В свое время теория Сэмюэля Хантингтона о столкновении цивилизаций пользовалась большим успехом. Хантингтон проводил мысль о том, что основной конфликт в мире после холодной войны происходит между цивилизациями, а именно религиями и особенно между западным христианством и исламом. Перед лицом фактов эта теория потерпела провал. Сегодня ее место заняла теория «конфликта мазхабов», в соответствии с которой главные стороны конфликта на Ближнем Востоке после «арабской весны» – сунниты и шииты.
Фактически теория конфликта мазхабов настолько же поверхностна и обманчива, как и теория Хантингтона.

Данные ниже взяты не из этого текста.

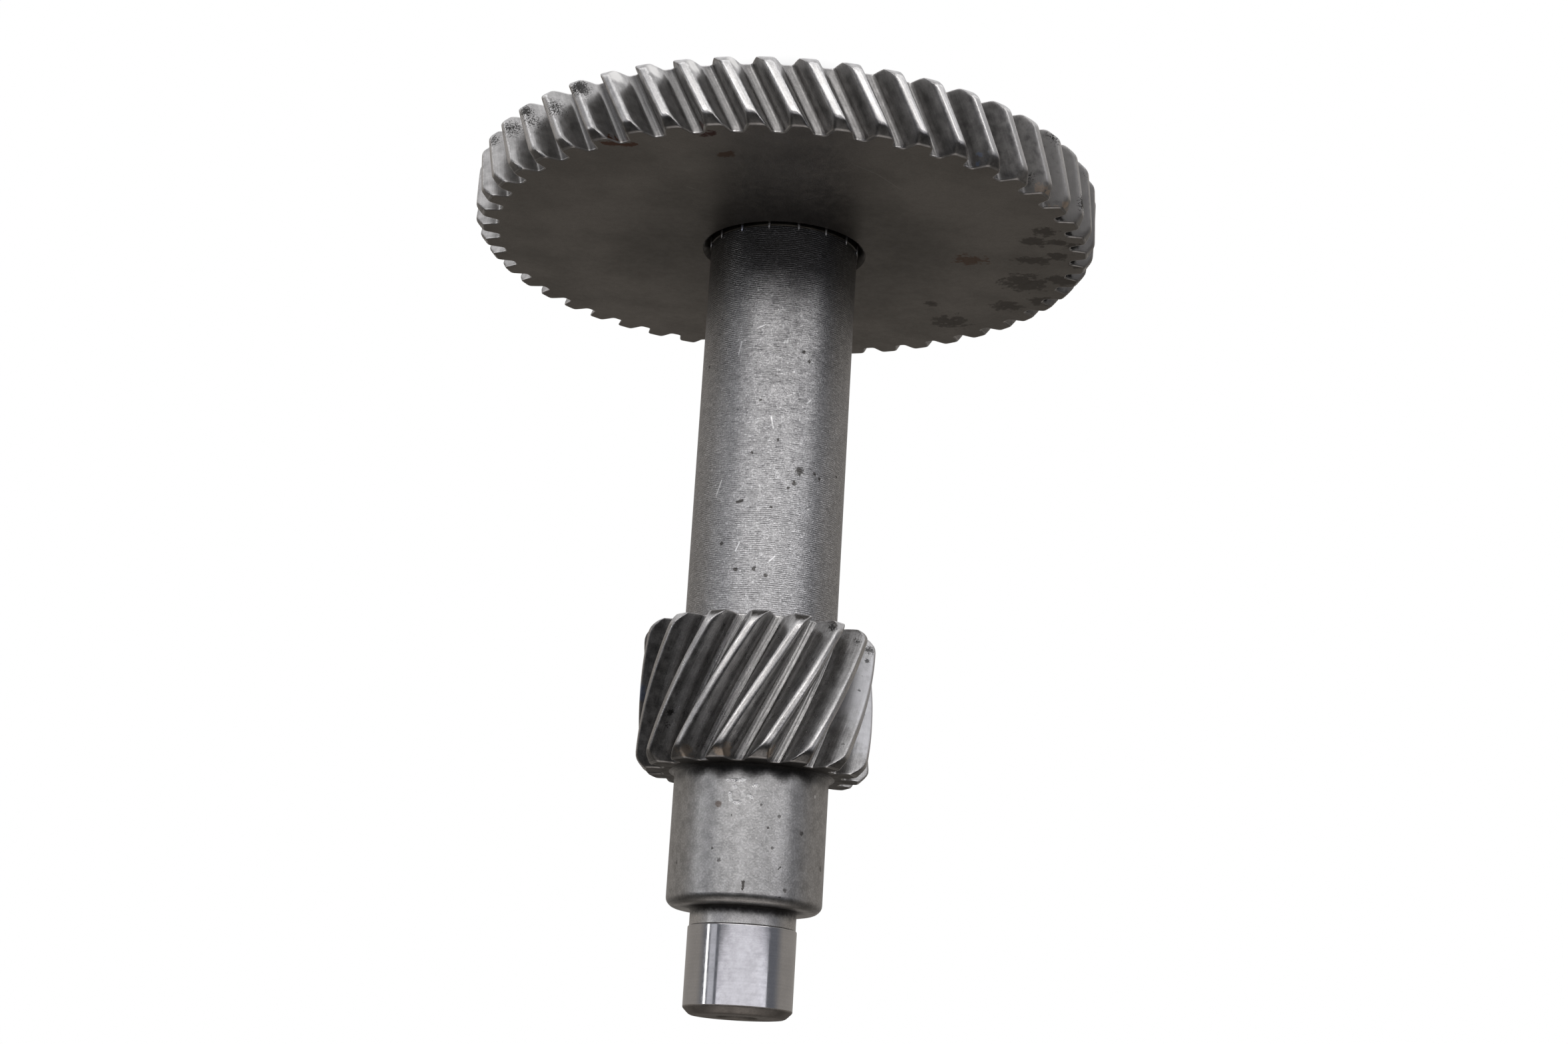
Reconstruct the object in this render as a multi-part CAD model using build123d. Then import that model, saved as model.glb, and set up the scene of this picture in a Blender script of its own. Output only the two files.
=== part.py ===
"""Compound transmission shaft: a pinion cut in one piece with its shaft, and a larger gear pressed on.

Millimetres and degrees. +Z runs up the axis, from the short journal under the large gear to the
journal at the free end. The origin is the middle of the lower end face, on which the part stands.
"""
from build123d import *
import math
import os

# Standard bearing seats and the plain body between them
JOURNAL_DIAMETER = 17.0
JOURNAL_END_CHAMFER = 1.1
JOURNAL_LENGTH = 13.4
RELIEF_DIAMETER = 16.6
RELIEF_WIDTH = 2.9
RELIEF_CORNER = 0.5
BODY_DIAMETER = 24.4
BODY_CHAMFER = 0.9

# Lengths along the axis: what stands below the large gear, then the stretches above it
BODY_BELOW_GEAR = 0.9
GEAR_WIDTH = 11.15
GEAR_TO_PINION = 65.6
PINION_WIDTH = 23.0
PINION_TO_SHOULDER = 21.15

# Tooth size, which both gears share
NORMAL_MODULE = 1.8
HELIX_ANGLE = 27.7
NORMAL_PRESSURE_ANGLE = 20.0

# Large gear, with left-hand teeth
GEAR_TEETH = 49
GEAR_SHIFT = 0.0
GEAR_ADDENDUM = 1.8
GEAR_DEDENDUM = 2.0
GEAR_ROOT_FILLET = 0.45
GEAR_TURN = 3.44
GEAR_CHAMFER_DEPTH = 1.25
GEAR_UPPER_CHAMFER_WIDTH = 1.55
GEAR_LOWER_CHAMFER_WIDTH = 1.15
BORE_CHAMFER = 1.3

# Pinion, with right-hand teeth and a profile shifted outwards
PINION_TEETH = 16
PINION_SHIFT = 0.28
PINION_ADDENDUM = 2.3
PINION_DEDENDUM = 1.8
PINION_ROOT_FILLET = 0.55
PINION_TURN = 0.3
PINION_UPPER_CHAMFER = 1.6
PINION_LOWER_CHAMFER = 1.3

# The straight steps that follow each flank's involute, and how far the cut teeth reach past the blank.
# One more step stands for each root fillet. The steps keep within 0.05 mm of the true curves.
GEAR_FLANK_STEPS = 2
PINION_FLANK_STEPS = 3
BLANK_TRIM = 0.4

# Lathe centre holes in both ends
CENTRE_MOUTH = 6.7
CENTRE_PILOT = 3.15
CENTRE_PILOT_DEPTH = 7.0
CENTRE_CONE_ANGLE = 60.0
DRILL_POINT_ANGLE = 118.0

# Derived heights, from the lower end face up
LOWER_SHOULDER = JOURNAL_LENGTH + RELIEF_WIDTH
GEAR_BOTTOM = LOWER_SHOULDER + BODY_BELOW_GEAR
GEAR_TOP = GEAR_BOTTOM + GEAR_WIDTH
PINION_BOTTOM = GEAR_TOP + GEAR_TO_PINION
PINION_TOP = PINION_BOTTOM + PINION_WIDTH
UPPER_SHOULDER = PINION_TOP + PINION_TO_SHOULDER
TOTAL_LENGTH = UPPER_SHOULDER + RELIEF_WIDTH + JOURNAL_LENGTH


def involute(angle):
    """Involute function of a pressure angle in radians."""
    return math.tan(angle) - angle


def polar(radius, angle):
    """Point at a radius and an angle in radians."""
    return (radius * math.cos(angle), radius * math.sin(angle))


class HelicalTeeth:
    """Sizes of a helical gear in the plane across its axis, and its toothed outline."""

    def __init__(self, teeth, shift, addendum, dedendum, fillet, steps):
        helix = math.radians(HELIX_ANGLE)
        normal_angle = math.radians(NORMAL_PRESSURE_ANGLE)
        self.teeth = teeth
        self.fillet = fillet
        self.steps = steps
        self.pitch_radius = teeth * NORMAL_MODULE / math.cos(helix) / 2
        self.lead = 2 * math.pi * self.pitch_radius / math.tan(helix)
        self.tip_radius = self.pitch_radius + addendum
        self.root_radius = self.pitch_radius - dedendum
        cross_angle = math.atan(math.tan(normal_angle) / math.cos(helix))
        self.base_radius = self.pitch_radius * math.cos(cross_angle)
        half_tooth = (math.pi / 2 + 2 * shift * math.tan(normal_angle)) / teeth
        self.half_base = half_tooth + involute(cross_angle)

    def flank_angle(self, radius):
        """Angle from the middle of a tooth to its flank; inside the base circle the flank is radial."""
        return self.half_base - involute(math.acos(min(1.0, self.base_radius / radius)))

    def flank_start(self):
        """Radius where the flank leaves its root fillet, which touches both the flank and the root circle."""
        centre = self.root_radius + self.fillet
        if centre <= self.base_radius:
            return math.sqrt(centre ** 2 - self.fillet ** 2)
        roll = max(0.0, math.sqrt(centre ** 2 - self.base_radius ** 2) - self.fillet)
        return math.hypot(self.base_radius, roll)

    def fillet_end(self):
        """Angle where the fillet meets the root circle."""
        start = self.flank_start()
        centre = self.root_radius + self.fillet
        spread = math.acos((centre ** 2 + start ** 2 - self.fillet ** 2) / (2 * centre * start))
        return self.flank_angle(start) + spread

    def half_tooth(self):
        """Radius and angle of each point from the root to past the tip, on the positive side of a tooth."""
        start = self.flank_start()
        rise = (self.tip_radius + BLANK_TRIM - start) / self.steps
        radii = [start + rise * i for i in range(self.steps + 1)]
        flank = [(radius, self.flank_angle(radius)) for radius in radii]
        return [(self.root_radius, self.fillet_end())] + flank

    def outline(self):
        """Face across the axis, with a tooth centred on the X axis."""
        side = self.half_tooth()
        tooth = [(radius, -angle) for radius, angle in side] + side[::-1]
        pitch = 2 * math.pi / self.teeth
        points = [polar(radius, angle + i * pitch) for i in range(self.teeth) for radius, angle in tooth]
        return make_face(Polyline(*points, close=True)).face()

    def prism(self, bottom, top, hand, turn):
        """Twisted toothed solid; turn places a tooth at the bottom, and hand is -1 for left, 1 for right."""
        twist = hand * 360 * (top - bottom) / self.lead
        outline = self.outline().moved(Location((0, 0, bottom), (0, 0, turn)))
        return Solid.extrude_linear_with_rotation(outline, (0, 0, bottom), (0, 0, top - bottom), twist)


GEAR = HelicalTeeth(
    GEAR_TEETH, GEAR_SHIFT, GEAR_ADDENDUM, GEAR_DEDENDUM, GEAR_ROOT_FILLET, GEAR_FLANK_STEPS
)
PINION = HelicalTeeth(
    PINION_TEETH, PINION_SHIFT, PINION_ADDENDUM, PINION_DEDENDUM, PINION_ROOT_FILLET, PINION_FLANK_STEPS
)


def turned(points):
    """Solid turned from radius and height points, closed along the axis."""
    section = make_face(Polyline(*[(radius, 0, height) for radius, height in points], close=True))
    return revolve(section, Axis.Z)


def shaft_end():
    """Half section of one end, from the bottom of its centre hole to the body, by depth from the end face."""
    pilot = CENTRE_PILOT / 2
    mouth = CENTRE_MOUTH / 2
    cone = (mouth - pilot) / math.tan(math.radians(CENTRE_CONE_ANGLE / 2))
    point = pilot / math.tan(math.radians(DRILL_POINT_ANGLE / 2))
    journal = JOURNAL_DIAMETER / 2
    relief = RELIEF_DIAMETER / 2
    body = BODY_DIAMETER / 2
    return [
        (0, CENTRE_PILOT_DEPTH + point),
        (pilot, CENTRE_PILOT_DEPTH),
        (pilot, cone),
        (mouth, 0),
        (journal - JOURNAL_END_CHAMFER, 0),
        (journal, JOURNAL_END_CHAMFER),
        (journal, JOURNAL_LENGTH),
        (relief, JOURNAL_LENGTH + journal - relief),
        (relief, JOURNAL_LENGTH + RELIEF_WIDTH - RELIEF_CORNER),
        (relief + RELIEF_CORNER, JOURNAL_LENGTH + RELIEF_WIDTH),
        (body - BODY_CHAMFER, JOURNAL_LENGTH + RELIEF_WIDTH),
        (body, JOURNAL_LENGTH + RELIEF_WIDTH + BODY_CHAMFER),
    ]


def shaft_bar():
    """The plain turned bar: body, relief grooves, journals and centre holes."""
    upper = [(radius, TOTAL_LENGTH - depth) for radius, depth in reversed(shaft_end())]
    return turned(shaft_end() + upper)


def pinion_shaft():
    """Shaft with its pinion: the turned bar, and right-hand teeth cut in a blank that is part of it."""
    tip = PINION.tip_radius
    blank = turned([
        (0, PINION_BOTTOM),
        (tip - PINION_LOWER_CHAMFER, PINION_BOTTOM),
        (tip, PINION_BOTTOM + PINION_LOWER_CHAMFER),
        (tip, PINION_TOP - PINION_UPPER_CHAMFER),
        (tip - PINION_UPPER_CHAMFER, PINION_TOP),
        (0, PINION_TOP),
    ])
    teeth = PINION.prism(PINION_BOTTOM, PINION_TOP, 1, PINION_TURN) & blank
    return shaft_bar() + teeth


def large_gear():
    """Flat gear with left-hand teeth, chamfered on both faces and bored to press over the body."""
    tip = GEAR.tip_radius
    edge = tip - GEAR_CHAMFER_DEPTH
    bore = BODY_DIAMETER / 2
    blank = turned([
        (bore, GEAR_BOTTOM + BORE_CHAMFER),
        (bore + BORE_CHAMFER, GEAR_BOTTOM),
        (edge, GEAR_BOTTOM),
        (tip, GEAR_BOTTOM + GEAR_LOWER_CHAMFER_WIDTH),
        (tip, GEAR_TOP - GEAR_UPPER_CHAMFER_WIDTH),
        (edge, GEAR_TOP),
        (bore + BORE_CHAMFER, GEAR_TOP),
        (bore, GEAR_TOP - BORE_CHAMFER),
    ])
    teeth = GEAR.prism(GEAR_BOTTOM, GEAR_TOP, -1, GEAR_TURN)
    return teeth & blank


def main():
    """Write one file for each piece."""
    os.makedirs("parts", exist_ok=True)
    for name, piece in (("pinion_shaft", pinion_shaft()), ("large_gear", large_gear())):
        export_step(piece, f"parts/{name}.step")


if __name__ == "__main__":
    main()
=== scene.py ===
"""Looks of a compound transmission shaft: a pinion shaft and the larger helical gear pressed on it.

Sizes are in millimetres and degrees, and the meshes in metres. +Z runs up the axis, from the short journal
that the part stands on to the journal at the free end.
"""
import logging
import math
from dataclasses import dataclass, field, replace
from enum import Enum
from typing import Any

import bpy
from mathutils import Euler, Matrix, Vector


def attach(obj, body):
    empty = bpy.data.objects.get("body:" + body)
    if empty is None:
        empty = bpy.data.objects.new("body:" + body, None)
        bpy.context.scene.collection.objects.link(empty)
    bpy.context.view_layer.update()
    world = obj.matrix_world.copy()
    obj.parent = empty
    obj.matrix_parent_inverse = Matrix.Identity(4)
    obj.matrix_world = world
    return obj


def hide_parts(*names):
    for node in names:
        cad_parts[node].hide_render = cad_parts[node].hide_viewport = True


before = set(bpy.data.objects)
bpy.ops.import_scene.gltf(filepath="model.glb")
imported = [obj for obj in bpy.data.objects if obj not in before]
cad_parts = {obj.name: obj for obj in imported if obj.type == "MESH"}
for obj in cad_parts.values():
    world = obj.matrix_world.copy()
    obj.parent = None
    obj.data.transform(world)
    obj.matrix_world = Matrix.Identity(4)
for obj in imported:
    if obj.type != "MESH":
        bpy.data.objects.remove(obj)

LOG = logging.getLogger("transmission_shaft")
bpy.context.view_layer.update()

# A millimetre, and the distance within which the points of neighbouring slices are merged, in metres
MM = 0.001
WELD = 0.000002

# Angle in degrees between faces up to which they shade smoothly, and number of steps that round a corner
SMOOTH_ANGLE = 32.0
ARC_STEPS = 3

# Tooth size, which both gears share
NORMAL_MODULE = 1.8
HELIX_ANGLE = 27.7
NORMAL_PRESSURE_ANGLE = 20.0

# Usual value of a group's inputs that are points
ORIGIN = (0.0, 0.0, 0.0)

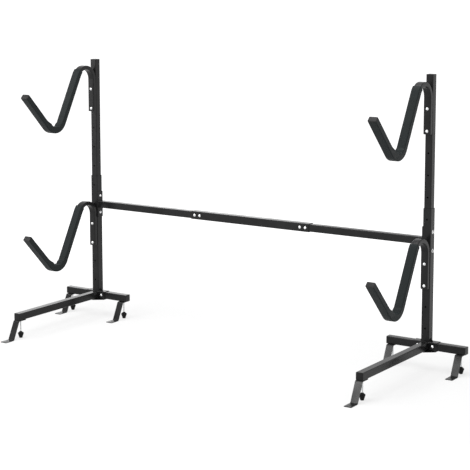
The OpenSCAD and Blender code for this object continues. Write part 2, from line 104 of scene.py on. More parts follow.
def makeGrainGroup():
    # a fine grain as a height, and slow patches that shift colour and roughness
    group, given, made = makeGroup(
        "surfaceGrain",
        [("Vector", "Vector"), ("Grain Scale", "Float"), ("Patch Scale", "Float"),
         ("Deep", "Color"), ("Pale", "Color"), ("Smooth", "Float"), ("Rough", "Float")],
        [("Color", "Color"), ("Roughness", "Float"), ("Height", "Float")],
    )
    links = group.links
    usualNoise = {"From_Min": 0.32, "From_Max": 0.68}  # where most of the patches' values lie
    grain = fill(addNode(group, "TexNoise"), Detail=3.0, Roughness=0.6)
    patch = fill(addNode(group, "TexNoise"), Detail=4.0, Roughness=0.55)
    spread = fill(addNode(group, "MapRange"), **usualNoise)
    tone = addNode(group, "Mix", data_type="RGBA")
    polish = fill(addNode(group, "MapRange"), **usualNoise)
    links.new(given.outputs["Vector"], grain.inputs["Vector"])
    links.new(given.outputs["Vector"], patch.inputs["Vector"])
    links.new(given.outputs["Grain Scale"], grain.inputs["Scale"])
    links.new(given.outputs["Patch Scale"], patch.inputs["Scale"])
    links.new(patch.outputs["Fac"], spread.inputs["Value"])
    links.new(patch.outputs["Fac"], polish.inputs["Value"])
    links.new(given.outputs["Smooth"], polish.inputs["To Min"])
    links.new(given.outputs["Rough"], polish.inputs["To Max"])
    links.new(spread.outputs["Result"], tone.inputs["Factor"])
    links.new(given.outputs["Deep"], tone.inputs["A"])
    links.new(given.outputs["Pale"], tone.inputs["B"])
    links.new(tone.outputs["Result"], made.inputs["Color"])
    links.new(polish.outputs["Result"], made.inputs["Roughness"])
    links.new(grain.outputs["Fac"], made.inputs["Height"])
    return group


grainGroup = makeGrainGroup()

finishes = {
    "black_powder_coat": {
        "deep": (0.0085, 0.0085, 0.0088), "pale": (0.0135, 0.0135, 0.0139),
        "smooth": 0.20, "rough": 0.30, "grain": 900.0, "patch": 14.0,
        "depth": 0.00006, "bump": 0.22, "metal": 0.0, "specular": 0.17,
    },
    "foam": {
        "deep": (0.0065, 0.0095, 0.0100), "pale": (0.0110, 0.0150, 0.0155),
        "smooth": 0.42, "rough": 0.56, "grain": 1500.0, "patch": 26.0,
        "depth": 0.00022, "bump": 0.45, "metal": 0.0, "specular": 0.12,
    },
    "cap_plastic": {
        "deep": (0.0055, 0.0055, 0.0058), "pale": (0.0085, 0.0085, 0.0088),
        "smooth": 0.32, "rough": 0.44, "grain": 2300.0, "patch": 30.0,
        "depth": 0.00006, "bump": 0.3, "metal": 0.0, "specular": 0.2,
    },
    "foot_plastic": {
        "deep": (0.0045, 0.0045, 0.0048), "pale": (0.0070, 0.0070, 0.0073),
        "smooth": 0.42, "rough": 0.55, "grain": 1900.0, "patch": 40.0,
        "depth": 0.00008, "bump": 0.35, "metal": 0.0, "specular": 0.14,
    },
    "zinc": {
        "deep": (0.72, 0.73, 0.74), "pale": (0.86, 0.86, 0.85),
        "smooth": 0.22, "rough": 0.36, "grain": 3200.0, "patch": 90.0,
        "depth": 0.00004, "bump": 0.25, "metal": 1.0, "specular": 0.5,
    },
}
dullEdge = {"from": 0.86, "to": 0.97, "roughness": 0.85}  # a surface seen edge on shines less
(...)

Да, возможно, действительно существует стремление использовать религиозные и мазхабные сходства в качестве средства во внешней политике. Однако практически всегда определяющим в международных отношениях остается то, как государства (в зависимости от позиции своего руководства) оценивают национальные интересы, и каковы формирующиеся в соответствии с этим межгосударственные силовые балансы. Чтобы это увидеть, достаточно беглого взгляда на Ближний Восток, где после «арабского пробуждения» расстановка сил буквально перевернулась с ног на голову. Саудовская Аравия, которая в качестве официальной идеологии признает суннитский ислам ваххабитского толка, поставляет оружие главной выступающей против диктатуры Башара Асада в Сирии оппозиционной силе – «Братьям-мусульманам» (сунниты) и даже связанным с «Аль-Каидой» радикальным исламистам (сунниты). Несмотря на это Саудовская Аравия поддержала военный переворот, отстранивший «Братьев-мусульман» от власти в Египте. Почему?
В богатых нефтью районах Саудовской Аравии большинство составляют шииты. Эр-Рияд опасается того, что Иран настроит шиитское население против него. Поэтому он поддерживает идею свержения режима в Сирии и таким образом потерю Тегераном его важнейшего союзника в регионе. Однако, опасаясь того, что «Братья-мусульмане», основное место базирования которых – Египет, могут натравить радикальных исламистов, Эр-Рияд был недоволен приходом к власти Мурси и, как оказалось, совсем не против его свержения. Внешнюю политику Эр-Рияда определяет не мазхабная солидарность, а восприятие обращенных против него угроз. То же самое, несомненно, можно сказать и о внешней политике Турции. Вплоть до начала «арабского пробуждения» у Анкары под руководством Партии справедливости и развития не возникало каких-либо проблем в отношения с Тегераном (шииты) и Дамаском (нусайриты). Но вероятность свержения диктатуры Башара Асада и прихода на его место режима, который поддержит сирийский народ, привела к тому, что Анкара использовала свое влияние на стороне оппозиции (в которую также входят «Братья-мусульмане»). Это была ситуация, которая связана не с деноминационализмом, а опять же с восприятием национальных интересов. В то же время отдаление Анкары от Багдада (где доминируют шииты) было обусловлено тем фактом, что установление Анкарой близких отношений с Иракским Курдистаном не отвечало интересам Багдада.
Анкара – одна из столиц, проявляющих наиболее резкую реакцию в отношении свержения власти «Братьев-мусульман» в Египте, и это не продиктовано мазхабными сходствами. В недалеком прошлом остались дни, когда Эрдоган разгневал «Братьев-мусульман» своими заявлениями о светскости. Реакция Анкары на переворот была связана, с одной стороны, с существенным вкладом, который она внесла в развитие отношений с Египтом во главе с Мурси, а с другой – с дискуссией, проводимой вокруг Египта в Турции.
Отзыв Анкары не следует трактовать как принципиальное противостояние режимам, пришедшим к власти в результате военных переворотов. Не так много времени прошло с тех пор, как премьер-министр Эрдоган получил Международную премию Каддафи за защиту прав человека. Он сохраняет близкие отношения с суданским диктатором Омар аль-Баширом. Сравните армию, свергшую Мухаммеда Мурси путем восстания «Тахрир-2», и армию, отстранившую Хосни Мубарака от власти в результате бунта «Тахрир-1», не правда ли, они идентичны? Не будет пророчеством утверждение о том, что национальные интересы заставят Анкару поладить с новым режимом в Египте.